According to Leanpath, which provides automated food-waste tracking systems and guidance to the foodservice industry, there are two types of food waste which must be audited separately: pre-consumer (food discarded by back-of-the-house staff, such as overproduction, trim waste, expired food, spoilage, overcooked items), which accounts for the bulk of food loss; and post-consumer (food not eaten or taken home by the customer, a.k.a. “plate waste”).3

  • Select a period of time (ideally at least a week) that represents typical sales volume and when food waste can be tracked consistently every day
  • Designate one or more team leaders to guide the effort, such as the chef and the dining room manager, and encourage them to select other employees to help
  • Get the rest of the staff on board, including front- and back-of-the-house, by explaining the goals and methods behind the audit
  • Set up a single large bin for pre-consumer food waste, along with a scale and cleaning supplies, and another one for plate (post-consumer) waste 
  • Use a log to track what food is being tossed: date and time, type of food, reason for loss (for example unusable trim or spoilage), and weight, either by individual or batch disposal
  • Do not record items like banana peels, eggshells, and coffee grounds, or other non-edible organic items such as compostable disposables
  • After weighing and recording, discard items in the normal way

Putting It All Together

Once the pre-consumer audit is complete, it needs to be analyzed and acted upon. Leanpath3 suggests undertaking the following steps to arrive at meaningful food waste data:

  • Record the number of meals served and the total sales for the audit period
  • Add up the weight of the food thrown out, ideally by food type and reason
  • Estimate the dollar value of the food lost, using $1.25/lb. as a guideline
  • Calculate summary metrics to create a post-audit report, such as:
    • Annualized totals (projected weight and dollars lost per year)
    • Dollars lost to waste as a percentage of food purchases
    • Dollars lost to waste as a percentage of sales
    • Weight of pre-consumer waste per meal
    • Estimated value of pre-consumer waste per meal

Perhaps most important, the exercise will help develop a “foodprint” of the operation. Patterns will emerge, such as a lot of vegetable trim going to waste, fish spoiling, or excess menu item prep being thrown out.

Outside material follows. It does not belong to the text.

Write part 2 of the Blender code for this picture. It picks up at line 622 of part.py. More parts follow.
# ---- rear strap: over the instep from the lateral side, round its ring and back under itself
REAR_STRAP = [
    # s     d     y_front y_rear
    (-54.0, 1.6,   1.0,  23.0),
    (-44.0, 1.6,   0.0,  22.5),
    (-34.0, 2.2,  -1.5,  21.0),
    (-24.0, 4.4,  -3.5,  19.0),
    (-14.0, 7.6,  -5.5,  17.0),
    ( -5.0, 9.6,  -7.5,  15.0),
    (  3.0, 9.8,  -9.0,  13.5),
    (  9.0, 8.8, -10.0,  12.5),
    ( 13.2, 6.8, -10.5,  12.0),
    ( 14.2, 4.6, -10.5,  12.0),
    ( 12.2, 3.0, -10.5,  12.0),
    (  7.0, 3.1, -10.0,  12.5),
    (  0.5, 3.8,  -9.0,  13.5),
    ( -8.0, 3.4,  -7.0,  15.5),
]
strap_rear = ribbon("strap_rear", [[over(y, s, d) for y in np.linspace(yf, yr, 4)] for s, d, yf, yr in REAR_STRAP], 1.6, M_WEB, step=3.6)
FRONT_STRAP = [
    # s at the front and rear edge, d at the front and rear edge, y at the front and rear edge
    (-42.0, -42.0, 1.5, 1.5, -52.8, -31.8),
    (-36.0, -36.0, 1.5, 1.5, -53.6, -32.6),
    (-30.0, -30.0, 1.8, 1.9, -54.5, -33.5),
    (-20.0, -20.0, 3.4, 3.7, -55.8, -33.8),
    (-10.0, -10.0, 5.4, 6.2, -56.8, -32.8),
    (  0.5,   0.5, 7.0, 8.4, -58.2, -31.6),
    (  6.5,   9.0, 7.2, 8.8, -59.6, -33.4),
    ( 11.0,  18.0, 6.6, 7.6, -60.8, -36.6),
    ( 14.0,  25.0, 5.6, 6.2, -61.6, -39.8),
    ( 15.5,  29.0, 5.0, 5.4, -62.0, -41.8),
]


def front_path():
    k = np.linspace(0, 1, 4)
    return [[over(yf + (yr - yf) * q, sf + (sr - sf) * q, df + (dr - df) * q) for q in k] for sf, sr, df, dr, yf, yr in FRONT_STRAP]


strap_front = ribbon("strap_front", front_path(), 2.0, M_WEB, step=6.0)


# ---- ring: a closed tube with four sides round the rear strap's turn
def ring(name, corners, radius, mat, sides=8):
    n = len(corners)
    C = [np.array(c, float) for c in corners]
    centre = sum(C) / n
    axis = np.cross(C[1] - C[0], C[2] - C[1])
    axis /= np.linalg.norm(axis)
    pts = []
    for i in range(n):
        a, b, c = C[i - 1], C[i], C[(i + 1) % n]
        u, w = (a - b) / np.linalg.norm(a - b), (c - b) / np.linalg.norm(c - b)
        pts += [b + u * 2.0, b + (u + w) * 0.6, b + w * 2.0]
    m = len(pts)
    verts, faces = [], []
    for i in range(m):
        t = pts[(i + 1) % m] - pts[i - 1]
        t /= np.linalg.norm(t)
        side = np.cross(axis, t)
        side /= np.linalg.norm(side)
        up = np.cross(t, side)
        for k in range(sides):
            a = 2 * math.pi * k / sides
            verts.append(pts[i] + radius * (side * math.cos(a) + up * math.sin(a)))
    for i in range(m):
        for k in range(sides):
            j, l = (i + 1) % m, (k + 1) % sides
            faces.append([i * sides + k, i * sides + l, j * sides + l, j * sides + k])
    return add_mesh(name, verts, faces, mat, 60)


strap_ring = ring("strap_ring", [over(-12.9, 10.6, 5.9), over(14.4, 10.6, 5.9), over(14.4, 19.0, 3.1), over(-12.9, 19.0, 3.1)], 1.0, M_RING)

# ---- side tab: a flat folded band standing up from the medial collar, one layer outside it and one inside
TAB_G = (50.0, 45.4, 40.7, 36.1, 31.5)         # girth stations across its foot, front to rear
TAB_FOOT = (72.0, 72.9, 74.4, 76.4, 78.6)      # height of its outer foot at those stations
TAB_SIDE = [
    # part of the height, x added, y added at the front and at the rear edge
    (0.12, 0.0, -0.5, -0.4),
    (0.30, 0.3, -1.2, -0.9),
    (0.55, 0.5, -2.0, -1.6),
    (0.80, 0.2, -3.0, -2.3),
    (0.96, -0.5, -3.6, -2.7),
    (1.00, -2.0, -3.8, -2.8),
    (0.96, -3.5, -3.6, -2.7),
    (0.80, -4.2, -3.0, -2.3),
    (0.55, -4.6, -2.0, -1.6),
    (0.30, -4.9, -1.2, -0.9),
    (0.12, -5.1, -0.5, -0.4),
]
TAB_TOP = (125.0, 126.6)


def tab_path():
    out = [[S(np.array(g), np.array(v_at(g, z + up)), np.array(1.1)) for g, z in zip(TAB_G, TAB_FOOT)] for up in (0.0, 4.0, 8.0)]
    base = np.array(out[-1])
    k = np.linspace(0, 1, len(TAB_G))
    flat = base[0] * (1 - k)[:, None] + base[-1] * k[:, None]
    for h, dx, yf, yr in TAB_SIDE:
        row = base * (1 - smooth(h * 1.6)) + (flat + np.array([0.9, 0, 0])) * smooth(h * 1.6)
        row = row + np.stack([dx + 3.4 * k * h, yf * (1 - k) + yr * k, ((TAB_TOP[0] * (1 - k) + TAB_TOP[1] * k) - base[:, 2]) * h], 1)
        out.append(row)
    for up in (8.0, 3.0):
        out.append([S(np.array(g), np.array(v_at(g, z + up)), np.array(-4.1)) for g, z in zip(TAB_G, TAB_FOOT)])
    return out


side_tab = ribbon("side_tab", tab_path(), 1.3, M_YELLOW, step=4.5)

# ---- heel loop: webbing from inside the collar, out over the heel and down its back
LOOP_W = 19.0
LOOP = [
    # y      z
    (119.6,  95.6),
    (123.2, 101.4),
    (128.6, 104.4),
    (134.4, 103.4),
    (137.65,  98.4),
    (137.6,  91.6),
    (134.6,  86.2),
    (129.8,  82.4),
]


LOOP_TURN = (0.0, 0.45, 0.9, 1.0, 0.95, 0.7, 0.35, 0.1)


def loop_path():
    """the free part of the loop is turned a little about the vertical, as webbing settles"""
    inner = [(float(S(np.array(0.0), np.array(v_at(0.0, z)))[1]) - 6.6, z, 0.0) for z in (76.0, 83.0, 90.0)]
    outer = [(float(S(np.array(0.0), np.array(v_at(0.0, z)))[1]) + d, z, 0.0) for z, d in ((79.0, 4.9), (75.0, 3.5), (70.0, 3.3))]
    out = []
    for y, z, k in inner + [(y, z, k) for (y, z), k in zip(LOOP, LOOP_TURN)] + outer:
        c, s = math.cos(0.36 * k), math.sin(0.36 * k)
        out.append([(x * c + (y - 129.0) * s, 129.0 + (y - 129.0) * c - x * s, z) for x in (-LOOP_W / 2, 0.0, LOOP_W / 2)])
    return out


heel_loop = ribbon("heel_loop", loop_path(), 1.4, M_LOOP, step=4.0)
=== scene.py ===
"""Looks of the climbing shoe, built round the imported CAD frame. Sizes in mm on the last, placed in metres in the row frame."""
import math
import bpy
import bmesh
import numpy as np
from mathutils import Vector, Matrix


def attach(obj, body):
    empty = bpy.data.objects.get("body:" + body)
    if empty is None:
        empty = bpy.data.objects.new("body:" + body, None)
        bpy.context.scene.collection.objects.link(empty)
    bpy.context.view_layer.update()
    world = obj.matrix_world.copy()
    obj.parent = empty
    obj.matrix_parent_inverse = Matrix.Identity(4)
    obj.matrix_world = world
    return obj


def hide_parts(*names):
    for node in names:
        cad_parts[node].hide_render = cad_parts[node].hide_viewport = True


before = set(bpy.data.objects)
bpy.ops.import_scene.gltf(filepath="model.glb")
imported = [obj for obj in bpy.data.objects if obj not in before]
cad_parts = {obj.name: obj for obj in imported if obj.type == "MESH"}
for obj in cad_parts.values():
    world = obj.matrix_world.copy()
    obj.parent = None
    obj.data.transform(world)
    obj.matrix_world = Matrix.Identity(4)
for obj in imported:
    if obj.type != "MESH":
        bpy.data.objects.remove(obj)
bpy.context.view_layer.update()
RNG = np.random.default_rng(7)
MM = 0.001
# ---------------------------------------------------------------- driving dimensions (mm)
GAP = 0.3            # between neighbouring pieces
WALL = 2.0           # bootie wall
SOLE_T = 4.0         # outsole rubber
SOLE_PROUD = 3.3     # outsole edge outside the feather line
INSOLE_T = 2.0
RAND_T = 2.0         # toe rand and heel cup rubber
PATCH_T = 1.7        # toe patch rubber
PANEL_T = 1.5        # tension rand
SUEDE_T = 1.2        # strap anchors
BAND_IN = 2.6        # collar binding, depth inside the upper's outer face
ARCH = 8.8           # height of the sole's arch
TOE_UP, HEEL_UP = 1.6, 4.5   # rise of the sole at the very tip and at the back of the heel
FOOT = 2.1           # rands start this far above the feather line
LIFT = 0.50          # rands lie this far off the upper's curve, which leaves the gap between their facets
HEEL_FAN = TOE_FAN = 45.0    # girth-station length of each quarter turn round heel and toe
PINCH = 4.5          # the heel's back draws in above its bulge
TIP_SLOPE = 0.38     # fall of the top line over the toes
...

Once you’ve identified what your waste consists of and how it is disposed, you can begin to make changes to your waste-management practices, through modifications  in forecasting, purchasing, ingredient rotation, cross-utilization, and prep, as well as techniques for repurposing food. An ongoing system of tracking food waste will validate operational strategies and identify problem areas before they become big problems.

Ideas for Action

Monitoring and preventing food waste is a team effort.

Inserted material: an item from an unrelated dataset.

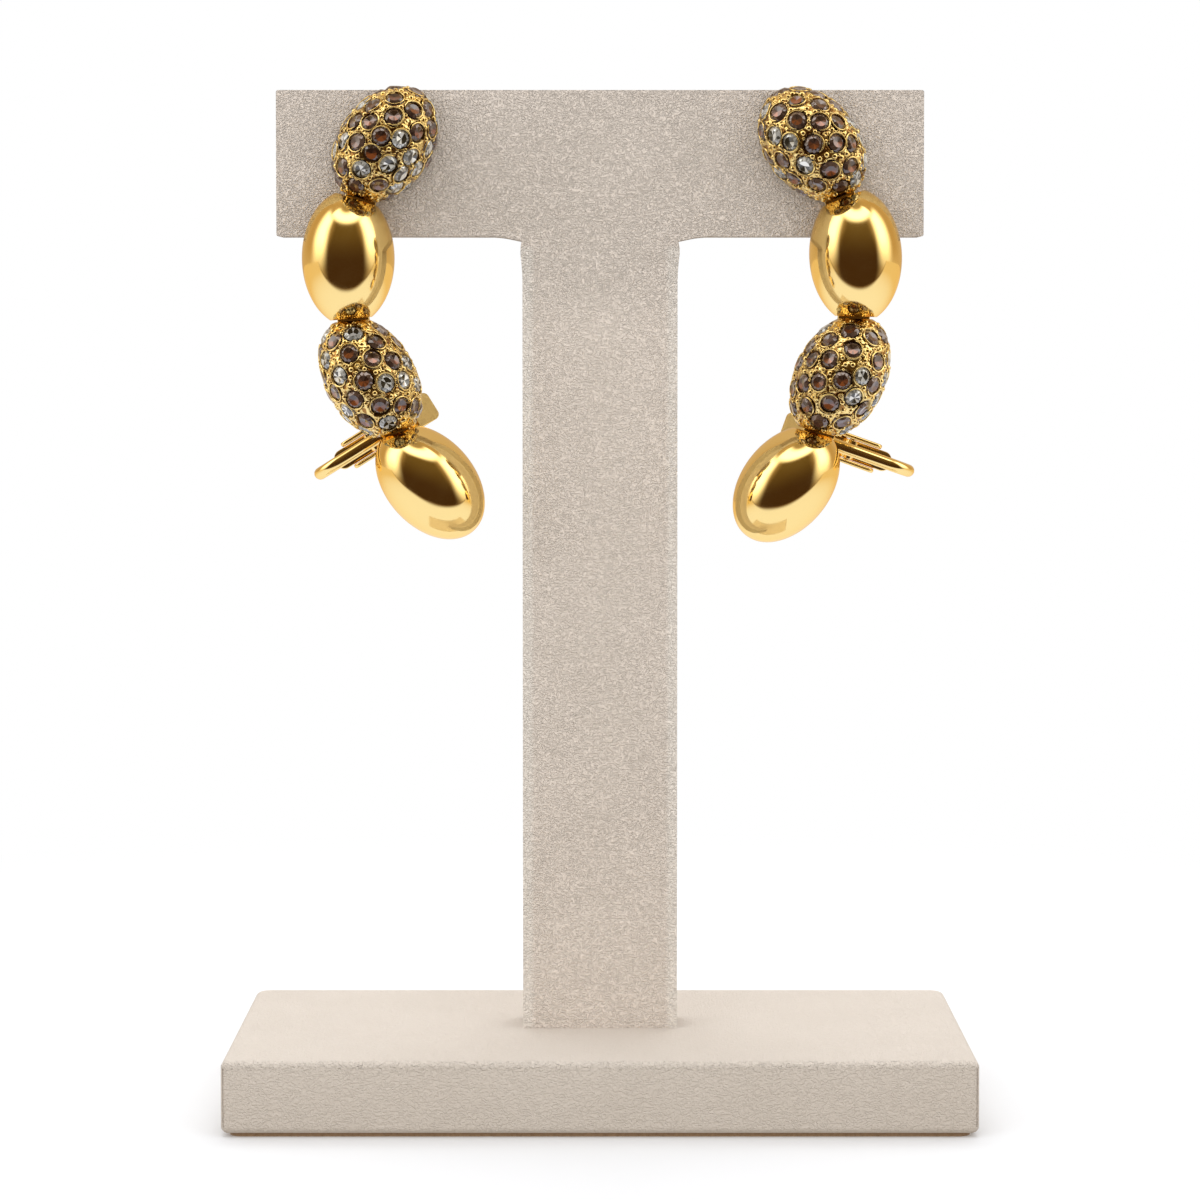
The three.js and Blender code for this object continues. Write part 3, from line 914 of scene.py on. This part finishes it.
# A round cut stone: a table of star facets, a faceted crown and a pointed back.
def cutStone(bm, one):
    radius = one["radius"]
    verts = bmesh.ops.create_cone(bm, cap_ends=True, segments=stone["sides"], radius1=radius,
                                  radius2=radius * stone["table"], depth=stone["crown"])["verts"]
    sink = stone["sink"] + (stone["lost"] if one["kind"] == "e" else 0)
    bmesh.ops.translate(bm, vec=(0, 0, stone["crown"] / 2 - sink), verts=verts)
    faces = list(dict.fromkeys(face for vert in verts for face in vert.link_faces))
    crown = [face for face in faces if len(face.verts) == 4]
    back, table = sorted((face for face in faces if len(face.verts) > 4),
                         key=lambda face: face.calc_center_median().z)
    parts = []
    for group, offset, kind in (([back], stone["pavilion"], "back"), ([table], -stone["dish"], "table"),
                                (crown, stone["bulge"], "crown")):
        poked = bmesh.ops.poke(bm, faces=group, offset=offset)
        parts += [(face, kind) for face in poked["faces"]]
        verts = verts + poked["verts"]
    turn = facing(one["normal"])
    wobble = math.radians(stone["wobble"])
    for axis, most in (("X", wobble), ("Y", wobble), ("Z", math.pi)):
        turn = turn @ Matrix.Rotation(chance.uniform(-most, most), 4, axis)
    bmesh.ops.transform(bm, matrix=Matrix.Translation(one["at"]) @ turn, verts=verts)
    paintStone(parts, one, bm.loops.layers.float_color["facet"])


def makeStones(side, dome, stones):
    brown, clear = ("bge", brownCrystal, "brown_crystal"), ("c", clearCrystal, "clear_crystal")
    for kinds, material, slot in (brown, clear):
        bm = bmesh.new()
        bm.loops.layers.float_color.new("facet")
        for one in stones:
            if one["kind"] in kinds:
                cutStone(bm, one)
        finishPiece(bm, f"{slot}_{dome['name']}_{side}", material, cuffPlace(side), smooth=False)


def eased(value):
    value = min(max(value, 0), 1)
    return value * value * (3 - 2 * value)


# The metal between the stones: seats sunk under each stone, rippled ridges left standing between them,
# and painted shade in the seats and along the seams.
def makePaveBody(side, dome, stones):
    bm = domeForm(dome, "paved")
    tree = KDTree(len(stones))
    for number, one in enumerate(stones):
        tree.insert(one["at"], number)
    tree.balance()
    paintedShades, moves = {}, []
    for vert in bm.verts:
        fromSeam = seamDistance(vert.co, dome)
        if -vert.co.y < seat["lowest"] or fromSeam < seat["clear"]:
            continue
        number, distance = tree.find(vert.co)[1:]
        clear = distance - stones[number]["radius"]
        rise = eased((clear + seat["ease"]) / seat["slope"])
        ripple = noise.noise(vert.co * seat["ripples"]) * seat["ripple"] * min(fromSeam, 1)
        lift = seat["ridge"] * rise + ripple * rise - seat["depth"] * (1 - rise)
        moves.append((vert, vert.co + vert.normal * lift))
        # Painted shade: each seat is painted darker towards its stone, less so in an empty seat, and so is a
        # strip along each seam.
        deep = seat["emptySeatShade"] if stones[number]["kind"] == "e" else 1
        paintedShade = deep * (1 - eased((clear + seat["paintedShadeEase"]) / seat["paintedShade"]))
        paintedShades[vert] = max(paintedShade, seat["seamShade"] * (1 - eased(fromSeam / seat["collar"])))
    for vert, spot in moves:
        vert.co = spot
    paint = bm.loops.layers.float_color.new("depth")
    for face in bm.faces:
        for loop in face.loops:
            value = paintedShades.get(loop.vert, 0)
            loop[paint] = (value, value, value, 1)
    name = f"{dome['name']}_{side}"
    obj = finishPiece(bm, f"paved_{name}", pavedGold, cuffPlace(side), replaces=name)
    wallBehind(obj, creases["pavedWall"], lining=wireGold)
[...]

  1. Note that plate waste is relatively easy to track, and often can be addressed within a day or two of monitoring. Are only half the french fries being eaten? Reduce the portion size. Do many guests leave the lettuce-and-tomato sets for burgers on the plate? Make them optional. Is bread being wasted? Consider offering it by request only or as an à la carte order.
  2. Train, train, train…and train again. This includes new hires as well as ongoing communications with staff, such as at pre-shift meetings.
  3. Incent team members to suggest solutions to the problem of food waste.
  4. Expand your waste monitoring efforts beyond food and other organic matter (such as compostable disposables) by setting up clearly marked cans and bins for other waste streams: recyclables, and foil and other non-recyclable or non-compostable trash.
  5. Use back-of-house signage to remind employees to reduce food waste.
  6. Institute better food-inventory management and storage systems.
  7. Change the menu to focus on better cross-utilization of ingredients and prep.
  8. Offer multiple portion sizes, limit self-service options, provide smaller plates or trayless dining, and other portion-control measures.
  9. Make it easier for customers to “doggy bag.”
  10. Think about ways to donate wholesome leftovers to a third-party service or local food pantry.
  11. Consider in-house composting or a local organics recycling option. Many towns and municipalities offer resources you can contract with to provide and pick up the buckets and bring the organic waste to an offsite location to turn that waste into compost.

Sources: 1. ReFED Roadmap to 2030: Reducing U.S. Food Waste by 50% and the ReFED Insights Engine (2021); 2. Datassential, “Waste Not” (2019); 3. www.leanpath.com

The information provided is based on a general industry overview, and is not specific to your business operation. Each business is unique and decisions related to your business should be made after consultation with appropriate experts.